* Begin SOURCE EXCERPT *
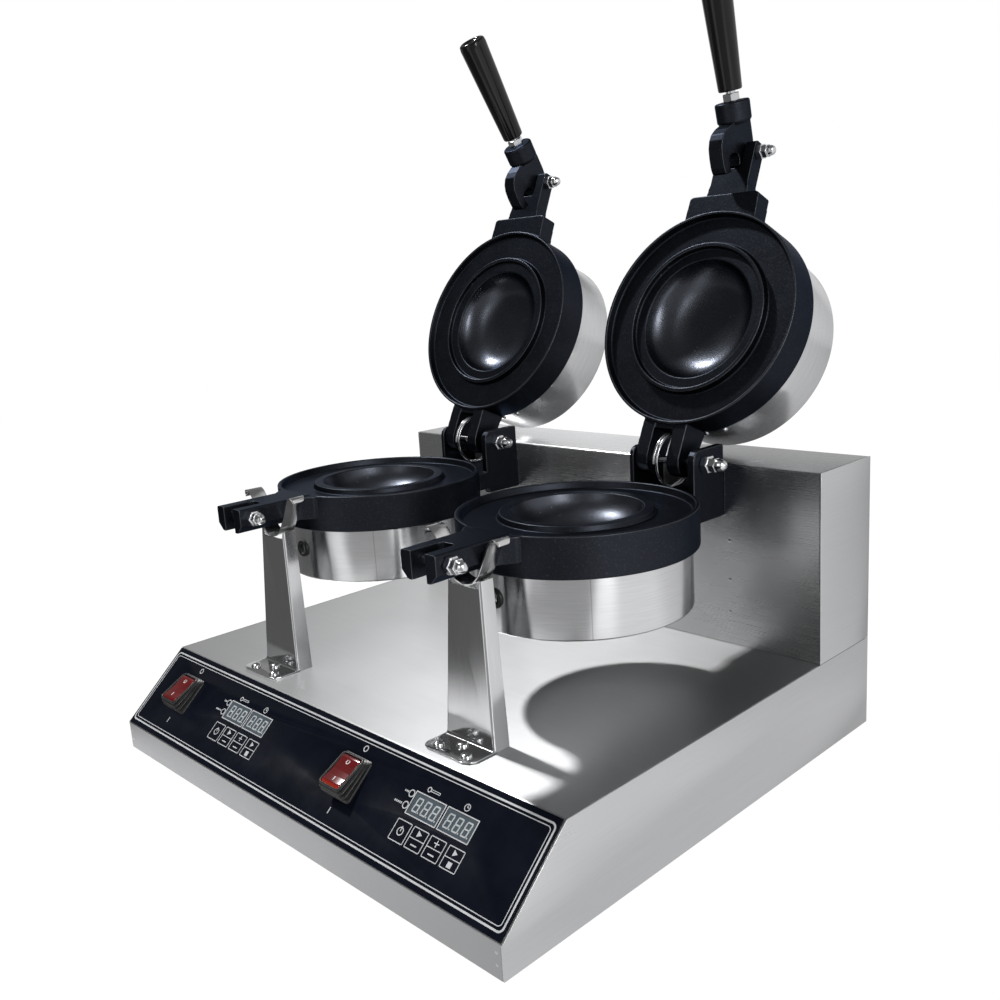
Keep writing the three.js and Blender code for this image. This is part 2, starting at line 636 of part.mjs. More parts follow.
function addStation(machine, { side, centreX, leverDeg }) {
  const piece = (group, name, solid, material) => add(group, `${side}_${name}`, solid, material);

  const fixed = subgroup(machine, [centreX, 0, 0]);
  piece(fixed, 'lower_plate', lowerPlate(), casting);
  piece(fixed, 'lower_drum', lowerDrum(), steel);
  piece(fixed, 'lower_heater', heater(185, LOWER_BOTTOM - 0.4), heaterMetal);
  piece(fixed, 'hinge_bolt', headedBolt({
    shank: [-34.9, 47], head: [-36.6, -32.6], y: HINGE_Y, z: HINGE_Z,
  }), brightSteel);
  piece(fixed, 'hinge_nut',
    hingeNut().translate([CHEEK_OUTER + 0.3, HINGE_Y, HINGE_Z]), brightSteel);
  piece(fixed, 'hinge_spring', hingeSpring(), springWire);
  piece(fixed, 'support_post', supportPost(), steel);
  piece(fixed, 'cradle_strap', cradleStrap(), brightSteel);
  piece(fixed, 'catch_bolt', headedBolt({
    shank: [-FORK_HALF - 2, 29], head: [-FORK_HALF - 4.2, -FORK_HALF - 0.2],
    y: CATCH_Y, z: CATCH_Z,
  }), brightSteel);
  piece(fixed, 'catch_nut',
    capNut().translate([FORK_HALF + 0.3, CATCH_Y, CATCH_Z]), brightSteel);

  // upper press, drawn shut and swung open about the hinge bolt
  const swing = subgroup(machine, [centreX, HINGE_Y, HINGE_Z], -radians(OPEN_DEG));
  const press = subgroup(swing, [0, -HINGE_Y, -HINGE_Z]);
  piece(press, 'upper_plate', upperPlate(), casting);
  piece(press, 'upper_drum', upperDrum(), steel);
  piece(press, 'upper_heater', heater(UPPER_BACK + 0.4, UPPER_BACK + 8), heaterMetal);
  piece(press, 'clevis_bolt', headedBolt({
    shank: [-20.5, 29.5], head: [-22.4, -18.6], y: CLEVIS_Y, z: CLEVIS_Z,
  }), brightSteel);
  piece(press, 'clevis_nut',
    capNut().translate([ARM_HALF + 0.4, CLEVIS_Y, CLEVIS_Z]), brightSteel);

  const latch = subgroup(press, [0, CLEVIS_Y, CLEVIS_Z], radians(leverDeg));
  piece(latch, 'latch_lever', latchLever(), casting);
  piece(latch, 'handle_stud', handleStud(), brightSteel);
  piece(latch, 'handle_grip', handleGrip(), blackPlastic);

  const slope = subgroup(machine, [centreX, -HALF_D, LIP_Z], SLOPE_ANGLE);
  piece(slope, 'switch_body', switchBody(), rubber);
  const rocker = subgroup(slope, [SWITCH_X, SWITCH_S, ROCKER_H], -radians(ROCKER_DEG));
  piece(rocker, 'switch_rocker', switchRocker(), redLens);
  piece(slope, 'display_board', displayBoard(), displayGrey);
}

const machine = new THREE.Group();
addBase(machine);
addRearBox(machine);
add(machine, 'control_overlay', controlOverlay(), membrane);
for (const station of STATIONS) addStation(machine, station);

export default machine;
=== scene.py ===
"""Two-station countertop press: a steel cabinet with a sloping control panel carries two
pairs of round castings with drum covers, each pair hinged at the back and latched at the front.

The panel faces -Y, the hinges lie at +Y, left is -X and +Z is up. Geometry is written in
millimetres and stored in metres. A station's own frame has x = 0 on its centre line; the
panel's frame runs x across, y up the slope and z out of it.
"""
import json
import math

import bmesh
import bpy
from mathutils import Matrix, Vector


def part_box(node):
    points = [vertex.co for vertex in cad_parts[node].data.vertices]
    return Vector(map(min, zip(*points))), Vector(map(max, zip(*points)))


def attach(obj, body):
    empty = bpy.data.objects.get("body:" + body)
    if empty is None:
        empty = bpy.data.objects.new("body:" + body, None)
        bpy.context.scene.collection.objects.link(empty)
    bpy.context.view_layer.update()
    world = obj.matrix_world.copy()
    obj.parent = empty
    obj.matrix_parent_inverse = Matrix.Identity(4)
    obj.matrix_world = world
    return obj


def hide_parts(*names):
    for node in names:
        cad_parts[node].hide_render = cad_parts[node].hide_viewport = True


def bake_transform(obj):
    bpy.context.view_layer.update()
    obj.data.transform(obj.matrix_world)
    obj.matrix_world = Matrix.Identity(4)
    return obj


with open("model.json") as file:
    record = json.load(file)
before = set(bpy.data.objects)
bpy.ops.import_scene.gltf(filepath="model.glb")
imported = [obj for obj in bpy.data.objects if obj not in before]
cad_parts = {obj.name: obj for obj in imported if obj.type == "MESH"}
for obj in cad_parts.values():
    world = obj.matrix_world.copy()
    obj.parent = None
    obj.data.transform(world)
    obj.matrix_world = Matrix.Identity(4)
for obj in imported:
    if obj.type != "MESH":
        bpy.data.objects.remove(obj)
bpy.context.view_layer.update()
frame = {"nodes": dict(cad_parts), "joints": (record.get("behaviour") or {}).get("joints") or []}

MM = 0.001
PI = math.pi
scene = bpy.context.scene
link = scene.collection.objects.link

# ------------------------------------------------------------------ driving dimensions
SIDES = ("left", "right")
joints = {joint["name"]: joint for joint in frame["joints"]}
STATION_X = {side: joints[side + "_press_hinge"]["pos_m"][0] / MM for side in SIDES}
HINGE_Y, HINGE_Z = (v / MM for v in joints["left_press_hinge"]["pos_m"][1:])
OPEN_ANGLE = joints["left_press_hinge"]["range_deg"][1]
HALF_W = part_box("base_side_right")[1].x / MM
HALF_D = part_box("base_shell")[1].y / MM
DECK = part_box("base_shell")[1].z / MM          # top of the cabinet
BOX_FRONT, BOX_BOTTOM = (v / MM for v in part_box("rear_box")[0].yz)
BOX_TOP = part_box("rear_box")[1].z / MM
LIP = 24.0                                     # height where the sloping panel starts
SLOPE_RUN = 59.0                               # depth of the slope
SLOPE_ANGLE = math.atan2(DECK - LIP, SLOPE_RUN)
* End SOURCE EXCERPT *
EXERCISE GOAL:
Only the lines from the line with "const machine = new THREE.Group();" to the line with "points = [vertex.co", inclusive, are to be printed, exactly as they appear.

COMPLETED TASK:
const machine = new THREE.Group();
addBase(machine);
addRearBox(machine);
add(machine, 'control_overlay', controlOverlay(), membrane);
for (const station of STATIONS) addStation(machine, station);

export default machine;
=== scene.py ===
"""Two-station countertop press: a steel cabinet with a sloping control panel carries two
pairs of round castings with drum covers, each pair hinged at the back and latched at the front.

The panel faces -Y, the hinges lie at +Y, left is -X and +Z is up. Geometry is written in
millimetres and stored in metres. A station's own frame has x = 0 on its centre line; the
panel's frame runs x across, y up the slope and z out of it.
"""
import json
import math

import bmesh
import bpy
from mathutils import Matrix, Vector


def part_box(node):
    points = [vertex.co for vertex in cad_parts[node].data.vertices]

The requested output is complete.